What you have to do :: Copy exactly the lines of the records below, and only those lines, beginning with the line that contains "Recreate this object" and ending with the line that contains "from build123d import *".

Exercise materials ::
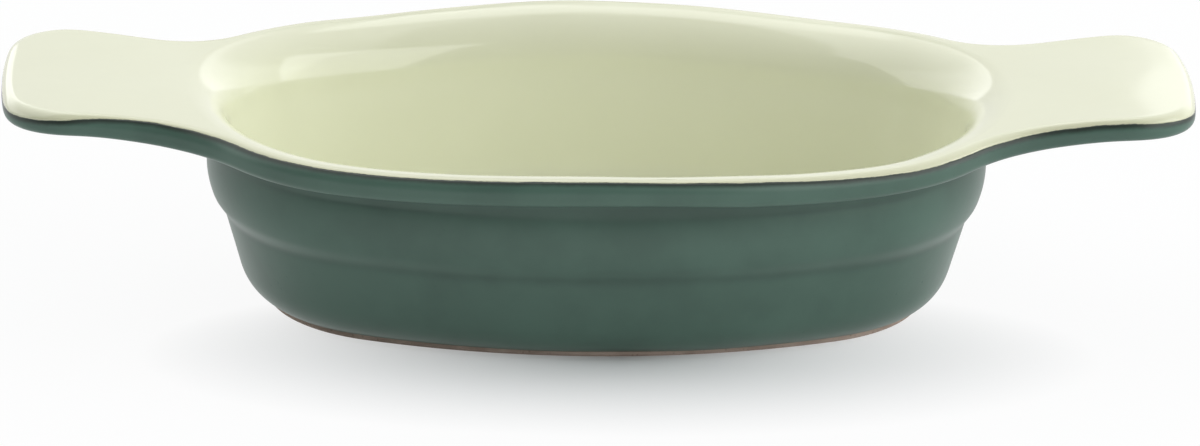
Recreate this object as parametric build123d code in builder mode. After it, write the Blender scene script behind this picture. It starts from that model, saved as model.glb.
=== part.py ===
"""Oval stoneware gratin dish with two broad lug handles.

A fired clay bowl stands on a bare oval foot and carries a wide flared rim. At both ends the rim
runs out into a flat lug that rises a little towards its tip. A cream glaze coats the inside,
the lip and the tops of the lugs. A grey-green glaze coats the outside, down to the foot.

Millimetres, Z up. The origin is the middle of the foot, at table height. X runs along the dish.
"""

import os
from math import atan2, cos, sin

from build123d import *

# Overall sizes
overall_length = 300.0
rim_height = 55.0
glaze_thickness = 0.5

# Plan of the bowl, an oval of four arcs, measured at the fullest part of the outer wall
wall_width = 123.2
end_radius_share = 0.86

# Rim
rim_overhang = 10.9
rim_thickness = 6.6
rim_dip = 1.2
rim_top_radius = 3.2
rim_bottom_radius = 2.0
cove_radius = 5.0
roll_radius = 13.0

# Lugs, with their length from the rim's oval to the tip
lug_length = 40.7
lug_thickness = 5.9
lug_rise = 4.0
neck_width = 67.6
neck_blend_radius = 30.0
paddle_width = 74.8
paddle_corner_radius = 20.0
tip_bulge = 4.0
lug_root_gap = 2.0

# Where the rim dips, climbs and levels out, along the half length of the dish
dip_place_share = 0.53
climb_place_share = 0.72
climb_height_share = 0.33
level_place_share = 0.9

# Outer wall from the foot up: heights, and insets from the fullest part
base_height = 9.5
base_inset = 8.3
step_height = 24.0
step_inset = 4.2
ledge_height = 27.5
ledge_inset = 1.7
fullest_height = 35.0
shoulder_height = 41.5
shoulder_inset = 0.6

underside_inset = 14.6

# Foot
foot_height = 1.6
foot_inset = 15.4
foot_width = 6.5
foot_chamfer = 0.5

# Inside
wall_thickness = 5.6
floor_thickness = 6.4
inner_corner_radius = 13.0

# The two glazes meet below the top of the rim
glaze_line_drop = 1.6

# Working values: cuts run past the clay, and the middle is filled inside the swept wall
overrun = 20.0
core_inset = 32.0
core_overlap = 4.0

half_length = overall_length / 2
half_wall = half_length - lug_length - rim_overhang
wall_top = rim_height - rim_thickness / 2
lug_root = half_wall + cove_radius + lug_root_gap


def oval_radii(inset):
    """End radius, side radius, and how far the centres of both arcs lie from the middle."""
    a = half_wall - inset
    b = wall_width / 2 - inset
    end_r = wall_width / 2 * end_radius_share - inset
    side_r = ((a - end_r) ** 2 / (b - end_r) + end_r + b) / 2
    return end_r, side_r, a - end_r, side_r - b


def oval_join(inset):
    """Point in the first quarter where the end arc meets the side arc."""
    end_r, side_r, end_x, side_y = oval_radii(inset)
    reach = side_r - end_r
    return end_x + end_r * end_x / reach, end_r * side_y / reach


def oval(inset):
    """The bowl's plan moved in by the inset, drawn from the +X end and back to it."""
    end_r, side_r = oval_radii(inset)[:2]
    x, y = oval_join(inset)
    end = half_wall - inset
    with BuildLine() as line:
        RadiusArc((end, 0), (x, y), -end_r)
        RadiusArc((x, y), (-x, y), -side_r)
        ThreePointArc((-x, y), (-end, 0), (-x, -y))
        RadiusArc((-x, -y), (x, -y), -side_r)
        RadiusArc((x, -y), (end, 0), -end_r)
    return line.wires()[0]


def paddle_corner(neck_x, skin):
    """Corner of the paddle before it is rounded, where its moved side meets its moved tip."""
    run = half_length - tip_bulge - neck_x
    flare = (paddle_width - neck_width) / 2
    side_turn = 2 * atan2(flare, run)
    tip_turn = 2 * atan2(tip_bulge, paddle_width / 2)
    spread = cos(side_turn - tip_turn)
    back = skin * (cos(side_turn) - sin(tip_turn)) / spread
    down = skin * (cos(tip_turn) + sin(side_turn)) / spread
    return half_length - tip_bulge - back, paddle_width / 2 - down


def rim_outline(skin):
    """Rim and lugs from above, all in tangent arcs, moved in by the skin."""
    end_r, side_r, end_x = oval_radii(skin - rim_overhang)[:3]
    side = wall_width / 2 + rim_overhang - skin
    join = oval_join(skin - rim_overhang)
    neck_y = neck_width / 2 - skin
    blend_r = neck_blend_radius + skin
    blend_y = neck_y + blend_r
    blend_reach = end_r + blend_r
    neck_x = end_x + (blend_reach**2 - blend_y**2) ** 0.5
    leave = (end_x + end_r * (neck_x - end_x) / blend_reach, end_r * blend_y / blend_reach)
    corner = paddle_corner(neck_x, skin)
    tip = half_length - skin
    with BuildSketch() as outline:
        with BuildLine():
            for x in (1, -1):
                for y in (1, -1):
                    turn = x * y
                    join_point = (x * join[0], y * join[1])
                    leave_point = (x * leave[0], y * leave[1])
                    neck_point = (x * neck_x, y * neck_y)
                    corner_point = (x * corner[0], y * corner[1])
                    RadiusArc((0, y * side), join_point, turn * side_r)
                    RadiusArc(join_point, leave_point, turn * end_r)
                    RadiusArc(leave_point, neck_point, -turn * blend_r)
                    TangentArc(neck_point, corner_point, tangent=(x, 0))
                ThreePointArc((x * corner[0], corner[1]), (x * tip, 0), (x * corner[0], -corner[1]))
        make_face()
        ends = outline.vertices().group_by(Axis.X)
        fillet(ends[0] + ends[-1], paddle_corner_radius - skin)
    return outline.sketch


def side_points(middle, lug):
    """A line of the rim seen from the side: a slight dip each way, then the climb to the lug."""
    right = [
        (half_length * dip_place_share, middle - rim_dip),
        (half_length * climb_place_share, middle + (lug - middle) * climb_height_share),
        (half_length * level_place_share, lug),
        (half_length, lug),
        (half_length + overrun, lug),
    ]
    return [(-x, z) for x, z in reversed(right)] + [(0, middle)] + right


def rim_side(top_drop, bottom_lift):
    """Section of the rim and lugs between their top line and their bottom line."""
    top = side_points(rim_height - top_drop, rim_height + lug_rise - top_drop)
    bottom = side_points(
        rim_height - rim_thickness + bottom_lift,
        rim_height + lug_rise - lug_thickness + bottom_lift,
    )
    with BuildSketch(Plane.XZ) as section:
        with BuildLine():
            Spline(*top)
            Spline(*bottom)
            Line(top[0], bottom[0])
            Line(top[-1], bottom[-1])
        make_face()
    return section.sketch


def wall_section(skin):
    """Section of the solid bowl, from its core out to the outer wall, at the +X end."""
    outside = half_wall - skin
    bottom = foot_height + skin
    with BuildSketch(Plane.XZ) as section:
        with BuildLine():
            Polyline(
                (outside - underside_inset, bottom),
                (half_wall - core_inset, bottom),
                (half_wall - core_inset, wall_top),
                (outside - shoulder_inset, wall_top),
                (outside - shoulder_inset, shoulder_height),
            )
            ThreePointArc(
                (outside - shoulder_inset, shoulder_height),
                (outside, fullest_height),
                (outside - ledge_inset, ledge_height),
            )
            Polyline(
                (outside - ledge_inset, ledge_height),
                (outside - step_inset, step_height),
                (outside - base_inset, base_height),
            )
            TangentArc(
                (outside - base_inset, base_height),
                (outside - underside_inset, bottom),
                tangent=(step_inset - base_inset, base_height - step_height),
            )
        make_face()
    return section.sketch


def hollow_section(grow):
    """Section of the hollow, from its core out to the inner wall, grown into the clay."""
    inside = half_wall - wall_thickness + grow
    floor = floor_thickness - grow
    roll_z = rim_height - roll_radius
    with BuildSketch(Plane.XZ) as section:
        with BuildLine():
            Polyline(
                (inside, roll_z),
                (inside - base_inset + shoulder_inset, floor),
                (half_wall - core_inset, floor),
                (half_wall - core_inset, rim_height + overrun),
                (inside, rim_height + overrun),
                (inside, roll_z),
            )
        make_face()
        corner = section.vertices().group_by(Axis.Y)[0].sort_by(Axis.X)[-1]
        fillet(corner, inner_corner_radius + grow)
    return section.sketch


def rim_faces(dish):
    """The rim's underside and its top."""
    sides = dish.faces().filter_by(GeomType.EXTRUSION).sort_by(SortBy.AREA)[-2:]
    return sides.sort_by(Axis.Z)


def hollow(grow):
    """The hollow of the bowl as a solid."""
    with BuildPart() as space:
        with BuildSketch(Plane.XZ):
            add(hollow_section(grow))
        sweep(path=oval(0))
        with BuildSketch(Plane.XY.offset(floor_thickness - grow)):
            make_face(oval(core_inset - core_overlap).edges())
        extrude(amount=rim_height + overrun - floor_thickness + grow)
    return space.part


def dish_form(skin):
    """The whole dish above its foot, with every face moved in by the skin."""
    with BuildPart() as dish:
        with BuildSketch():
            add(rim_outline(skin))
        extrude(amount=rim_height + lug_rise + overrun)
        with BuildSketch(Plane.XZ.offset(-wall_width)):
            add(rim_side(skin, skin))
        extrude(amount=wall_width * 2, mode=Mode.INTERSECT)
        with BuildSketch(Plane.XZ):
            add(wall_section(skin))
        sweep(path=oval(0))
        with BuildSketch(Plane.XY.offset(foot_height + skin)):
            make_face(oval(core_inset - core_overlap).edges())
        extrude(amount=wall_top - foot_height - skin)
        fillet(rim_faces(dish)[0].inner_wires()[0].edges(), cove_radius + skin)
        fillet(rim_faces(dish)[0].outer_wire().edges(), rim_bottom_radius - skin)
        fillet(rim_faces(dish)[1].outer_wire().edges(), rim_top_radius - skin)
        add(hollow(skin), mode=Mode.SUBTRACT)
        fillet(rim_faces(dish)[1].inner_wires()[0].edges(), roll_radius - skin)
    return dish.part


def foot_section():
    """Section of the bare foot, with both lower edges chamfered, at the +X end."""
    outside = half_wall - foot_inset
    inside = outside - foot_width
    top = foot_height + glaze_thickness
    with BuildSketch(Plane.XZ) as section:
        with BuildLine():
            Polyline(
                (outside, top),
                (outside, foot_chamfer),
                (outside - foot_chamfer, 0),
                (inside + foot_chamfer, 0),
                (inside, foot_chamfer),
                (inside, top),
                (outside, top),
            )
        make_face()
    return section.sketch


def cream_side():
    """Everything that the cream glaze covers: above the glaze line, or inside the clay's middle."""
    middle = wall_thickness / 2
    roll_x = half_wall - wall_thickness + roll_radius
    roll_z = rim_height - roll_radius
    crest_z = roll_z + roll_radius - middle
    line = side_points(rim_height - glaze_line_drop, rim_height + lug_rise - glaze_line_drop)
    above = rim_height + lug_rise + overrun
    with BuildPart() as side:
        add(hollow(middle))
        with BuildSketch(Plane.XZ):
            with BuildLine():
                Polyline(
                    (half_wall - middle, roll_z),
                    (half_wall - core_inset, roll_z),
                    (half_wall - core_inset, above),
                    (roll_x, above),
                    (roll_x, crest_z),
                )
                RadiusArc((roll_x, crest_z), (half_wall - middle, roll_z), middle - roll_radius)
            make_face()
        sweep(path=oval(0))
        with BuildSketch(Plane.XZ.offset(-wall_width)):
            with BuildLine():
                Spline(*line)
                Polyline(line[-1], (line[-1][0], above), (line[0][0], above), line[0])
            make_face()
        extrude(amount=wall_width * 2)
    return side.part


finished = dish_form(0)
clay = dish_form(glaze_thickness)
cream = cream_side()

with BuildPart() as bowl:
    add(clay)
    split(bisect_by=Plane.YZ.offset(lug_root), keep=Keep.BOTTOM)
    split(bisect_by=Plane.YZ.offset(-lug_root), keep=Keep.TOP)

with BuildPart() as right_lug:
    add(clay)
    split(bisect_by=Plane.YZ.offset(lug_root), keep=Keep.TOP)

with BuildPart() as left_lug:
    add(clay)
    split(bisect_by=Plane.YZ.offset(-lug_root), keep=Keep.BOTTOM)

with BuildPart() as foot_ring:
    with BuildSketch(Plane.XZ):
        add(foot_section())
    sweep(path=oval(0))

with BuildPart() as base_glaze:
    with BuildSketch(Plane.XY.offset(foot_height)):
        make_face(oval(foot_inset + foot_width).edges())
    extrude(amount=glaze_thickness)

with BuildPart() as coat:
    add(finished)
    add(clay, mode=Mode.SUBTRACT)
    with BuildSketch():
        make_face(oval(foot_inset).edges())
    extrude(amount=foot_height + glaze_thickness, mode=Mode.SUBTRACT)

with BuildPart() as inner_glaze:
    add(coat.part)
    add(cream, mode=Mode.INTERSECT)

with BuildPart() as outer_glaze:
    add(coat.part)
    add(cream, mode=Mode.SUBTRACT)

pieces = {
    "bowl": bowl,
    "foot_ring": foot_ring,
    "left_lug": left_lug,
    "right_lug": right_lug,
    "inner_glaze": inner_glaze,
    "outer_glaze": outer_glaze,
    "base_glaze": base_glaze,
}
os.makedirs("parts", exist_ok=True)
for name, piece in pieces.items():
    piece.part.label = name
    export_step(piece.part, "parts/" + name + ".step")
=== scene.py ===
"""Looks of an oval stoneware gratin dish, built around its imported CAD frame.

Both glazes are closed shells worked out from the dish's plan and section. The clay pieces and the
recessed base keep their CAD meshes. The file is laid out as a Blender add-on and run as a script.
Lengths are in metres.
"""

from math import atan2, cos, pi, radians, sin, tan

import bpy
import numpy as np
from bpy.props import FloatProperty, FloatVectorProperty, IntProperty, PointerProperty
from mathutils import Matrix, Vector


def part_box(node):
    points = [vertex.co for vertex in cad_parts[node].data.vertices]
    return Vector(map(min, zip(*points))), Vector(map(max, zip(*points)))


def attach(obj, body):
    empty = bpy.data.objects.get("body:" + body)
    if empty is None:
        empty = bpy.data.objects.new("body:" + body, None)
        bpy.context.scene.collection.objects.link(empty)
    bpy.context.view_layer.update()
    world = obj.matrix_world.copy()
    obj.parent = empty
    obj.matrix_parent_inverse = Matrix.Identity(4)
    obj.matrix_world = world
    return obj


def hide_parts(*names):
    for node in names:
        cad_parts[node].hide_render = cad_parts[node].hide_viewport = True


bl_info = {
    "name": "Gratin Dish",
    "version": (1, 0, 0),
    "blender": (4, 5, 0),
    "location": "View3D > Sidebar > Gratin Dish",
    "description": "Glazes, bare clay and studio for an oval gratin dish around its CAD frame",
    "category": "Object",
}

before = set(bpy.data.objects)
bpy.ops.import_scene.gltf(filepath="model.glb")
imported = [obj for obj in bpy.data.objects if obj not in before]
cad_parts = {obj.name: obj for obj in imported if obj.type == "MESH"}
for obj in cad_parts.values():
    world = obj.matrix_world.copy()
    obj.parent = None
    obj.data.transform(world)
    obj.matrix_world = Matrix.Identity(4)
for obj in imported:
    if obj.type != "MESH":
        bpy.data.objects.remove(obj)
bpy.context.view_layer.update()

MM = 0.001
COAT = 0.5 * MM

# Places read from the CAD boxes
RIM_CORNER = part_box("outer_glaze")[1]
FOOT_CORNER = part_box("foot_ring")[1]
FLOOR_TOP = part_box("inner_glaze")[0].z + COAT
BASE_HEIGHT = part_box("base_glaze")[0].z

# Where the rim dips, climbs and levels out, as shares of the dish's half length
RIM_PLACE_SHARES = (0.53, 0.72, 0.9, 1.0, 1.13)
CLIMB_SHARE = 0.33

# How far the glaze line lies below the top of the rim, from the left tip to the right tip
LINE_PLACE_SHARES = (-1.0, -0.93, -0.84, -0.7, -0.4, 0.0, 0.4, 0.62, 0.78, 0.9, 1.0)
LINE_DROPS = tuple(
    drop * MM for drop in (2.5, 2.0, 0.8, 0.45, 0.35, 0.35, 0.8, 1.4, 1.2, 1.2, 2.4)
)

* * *

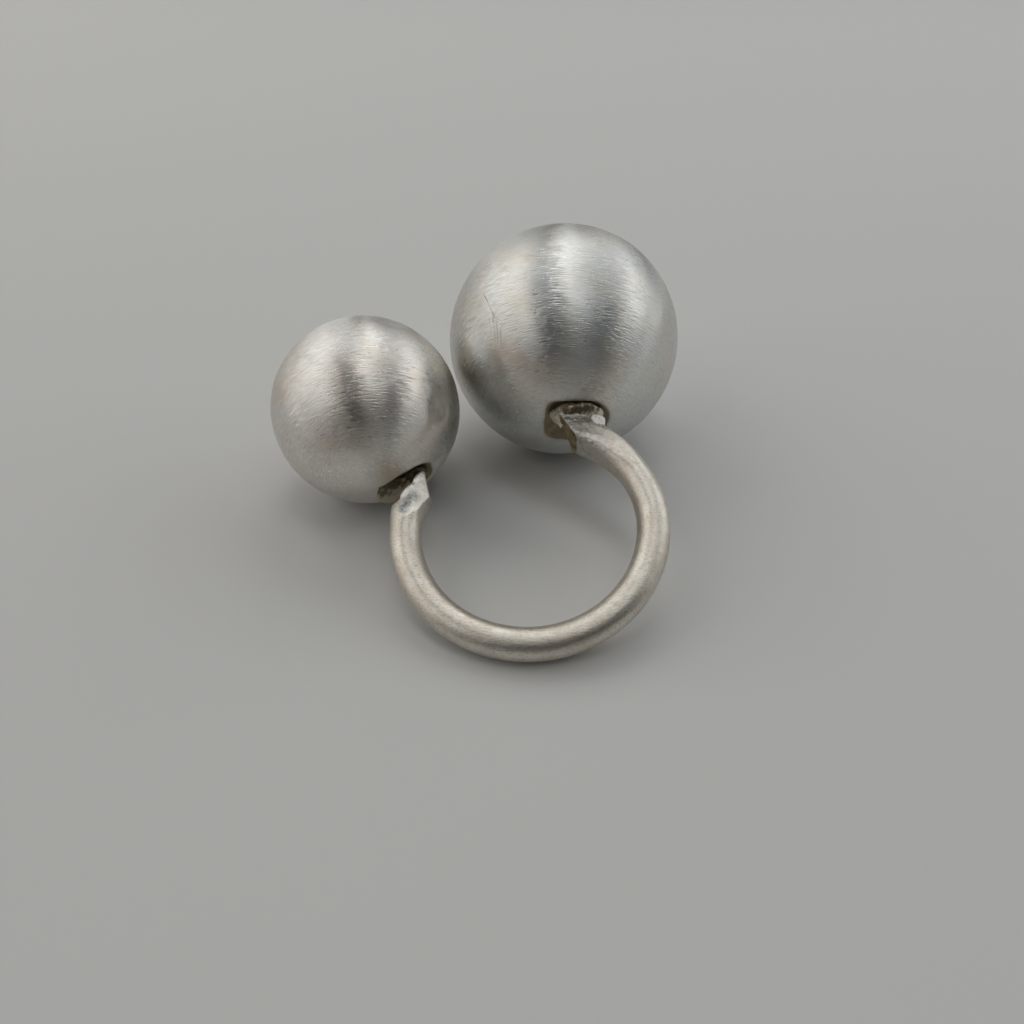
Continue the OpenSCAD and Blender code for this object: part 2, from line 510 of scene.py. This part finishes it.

--

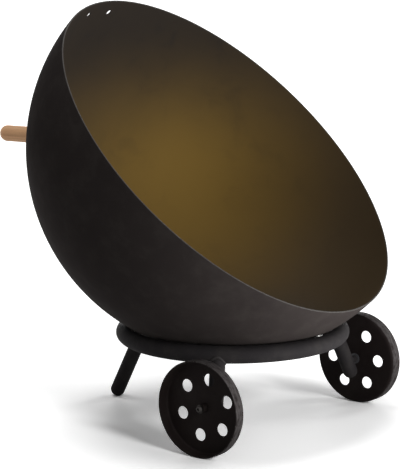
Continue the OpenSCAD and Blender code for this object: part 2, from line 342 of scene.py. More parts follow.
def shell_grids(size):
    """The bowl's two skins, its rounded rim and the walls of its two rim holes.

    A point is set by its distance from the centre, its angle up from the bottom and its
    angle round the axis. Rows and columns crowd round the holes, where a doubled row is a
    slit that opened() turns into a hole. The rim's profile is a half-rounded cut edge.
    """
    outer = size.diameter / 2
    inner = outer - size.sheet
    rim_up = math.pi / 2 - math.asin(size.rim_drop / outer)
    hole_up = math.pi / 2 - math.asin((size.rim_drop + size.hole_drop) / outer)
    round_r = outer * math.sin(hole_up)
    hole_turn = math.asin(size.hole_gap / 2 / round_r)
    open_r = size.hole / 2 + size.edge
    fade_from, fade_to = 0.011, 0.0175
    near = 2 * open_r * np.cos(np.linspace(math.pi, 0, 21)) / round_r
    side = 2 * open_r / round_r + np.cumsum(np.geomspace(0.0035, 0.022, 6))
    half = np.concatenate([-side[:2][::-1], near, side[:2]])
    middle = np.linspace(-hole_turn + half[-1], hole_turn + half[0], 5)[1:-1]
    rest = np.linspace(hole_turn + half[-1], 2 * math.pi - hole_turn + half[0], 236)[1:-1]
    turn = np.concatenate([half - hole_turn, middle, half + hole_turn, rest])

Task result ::
Recreate this object as parametric build123d code in builder mode. After it, write the Blender scene script behind this picture. It starts from that model, saved as model.glb.
=== part.py ===
"""Oval stoneware gratin dish with two broad lug handles.

A fired clay bowl stands on a bare oval foot and carries a wide flared rim. At both ends the rim
runs out into a flat lug that rises a little towards its tip. A cream glaze coats the inside,
the lip and the tops of the lugs. A grey-green glaze coats the outside, down to the foot.

Millimetres, Z up. The origin is the middle of the foot, at table height. X runs along the dish.
"""

import os
from math import atan2, cos, sin

from build123d import *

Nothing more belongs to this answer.